Figure 2.14: Grading scale for this class


Practice

Your turn!

Identify the data type of each variable in the Marquette men’s basketball player data

Figure 2.15: 2019 Marquette men’s basketball player data set.

2.5 Exercises

  1. Data Type: Identify each of the following as numerical or categorical data.
    1. The names of the companies that manufacture paper towels
    2. The colors of cars
    3. The heights of football players
  2. Level of Measurements: Identify the level of measurement used in each of the following.
    1. The weights of people in a sample of people living in Milwaukee.
    2. A physician’s descriptions of “abstains from smoking, light smoker, moderate smoker, heavy smoker.”
    3. Flower classifications of “rose, tulip, daisy.”
    4. Suzy measures time in days, with 0 corresponding to her birth date.
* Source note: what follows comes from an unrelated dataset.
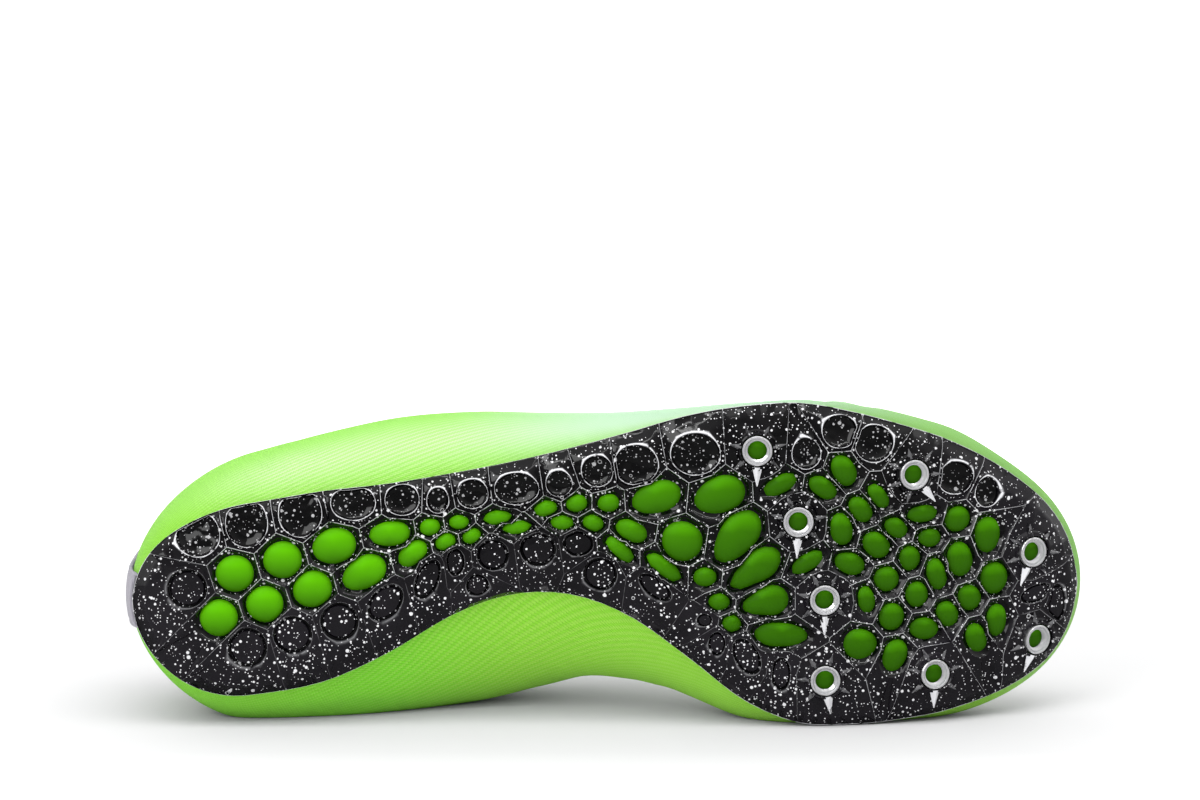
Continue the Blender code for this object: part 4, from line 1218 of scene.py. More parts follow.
def sink_tiles(bm, jobs, reach, shine, hollow):
    """Insets faces ring by ring, and moves each ring to its place inside the face's tile."""
    for depth in range(max(len(levels) for _, _, levels in jobs)):
        active = [job for job in jobs if depth < len(job[2])]
        bmesh.ops.inset_individual(bm, faces=[face for face, _, _ in active], thickness=0.0)
        for face, tile, levels in active:
            ring = levels[depth]
            middle = Vector((tile.x, tile.w))
            for vert in face.verts:
                out = vert.co.xy - middle
                if depth == 0:
                    vert[reach] = out.length
                edge = vert[reach]
                angle = math.atan2(out.y, out.x)
                oval = min(oval_radius(tile, angle), edge - least_web) * ring.shrink
                radius = edge + (oval - edge) * ring.nearness
                if ring.hollow:
                    radius = min(radius, oval + funnel_reach * (1 - ring.nearness))
                if ring.inwards:
                    radius = max(edge - ring.inwards, (edge + oval) / 2)
                place = middle + Vector((math.cos(angle), math.sin(angle))) * radius
                vert.co = (place.x, place.y, ring.rise)
                # Masks for the plate's painted highlight and painted shade
                vert[shine], vert[hollow] = ring.shine, ring.hollow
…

The day before her birth is -1, the day after her birth is +1, and so on. Suzy has converted the dates of major historical events to her numbering system. What is the level of measurement of these numbers?
  3. Discrete vs Continuous: Determine whether the data are discrete or continuous.
    1. The length of stay (in days) for each COVID patient in Wisconsin.
    2. Several subjects are randomly selected and their heights are recorded.
    3. From a data set, we see that a male had an arm circumference of 31.28 cm.
    4. A sample of married couples is randomly selected and the number of animals in each family is recorded.
  4. Sampling Method: Identify which of these types of sampling is used: random, stratified, or cluster.
    1. Dr. Yu surveys his statistics class by identifying groups of males and females, then randomly selecting 7 students from each of those two groups.
    2. Dr. Yu conducts a survey by randomly selecting 5 different sports teams at Marquette and surveying all of the student-athletes on those teams.
    3. 427 subjects were randomly assigned to (1) meditation or (2) no mediation group to study the effectiveness of this mindfulness activity on lowering blood pressure.
  5. Study Type: Determine whether the study is an experiment or an observational study, then identify a major problem with this study.
    1. In a survey conducted by USA Today, 998 Internet users chose to respond to the question:“How often do you seek medical advice online?” 42% of the respondents said “frequently.”
    2. The Physicians’ Health Study involved 21,045 female physicians. Based on random selections, 11,224 of them were treated with aspirin and other other 9,821 were given placebos. The study was stopped early because it became clear that aspirin did not reduce the risk of myocardial infarctions by a substantial amount.